Perhaps this article is too much of a single lawyer's view of the problem, and makes me wonder if there's any conflict of interest from other companies who get legal advice from Taylor Wessig - I know they have worked with Google in some deals.
The fact is in other European countries such as Germany (and several others) the fixed price model for books has been in practice (by law, even) for over an hundred years and the industry is thriving - latest stats show Germany publishes 90,000 new books a year from 20,000 publishers in 5,000 booksellers. It's a scheme that is even protected by the European Union!
Is it really better - from a market competition view - to let Amazon run their predatory pricing until only they can sell e-books?
I'd love if The Register could get other opinions into the article.
... on the simple question of ...
Why do they need a clause prohibiting the sale of a book cheaper elsewhere ?
The answer is simple, if it's cheaper at Amazon, then people will buy from Amazon and use the Kindle App - and Apple gets nothing while people are building up a library of non-Apple books. Such customers will have little reason to stay with Apple if they find another device they prefer.
By ensuring Amazon can have no price advantage, they can punt books to users who will see no incentive to go outside of the iTunes store.
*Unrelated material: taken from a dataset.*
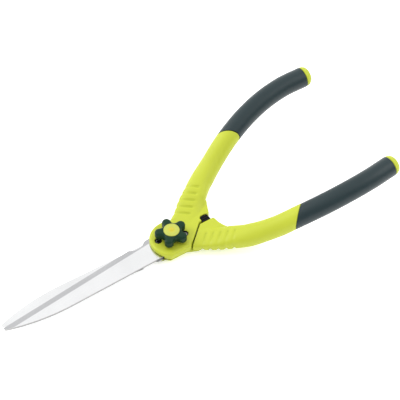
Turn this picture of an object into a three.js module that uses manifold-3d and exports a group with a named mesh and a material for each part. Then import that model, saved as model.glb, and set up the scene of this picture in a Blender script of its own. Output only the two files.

Thus punters will build up a library of i<whatsit> only material and so will be less inclined to go elsewhere in future - they will find that they cannot take their iBooks to any other device.
This is all about capturing customers and trapping them inside a walled garden so that they are less and less able to spend any of their money with competitors - that clink, clink noise is that of more bricks being stacked on the wall.
I keep hearing about this supposed clause yet never seen a factual source for it.
It doesn't help that when I go look at both stores there are several Kindle e-books on Amazon available at lower prices than on Apple's iBookstore (and vice-versa)
In the real world it's not what's happening.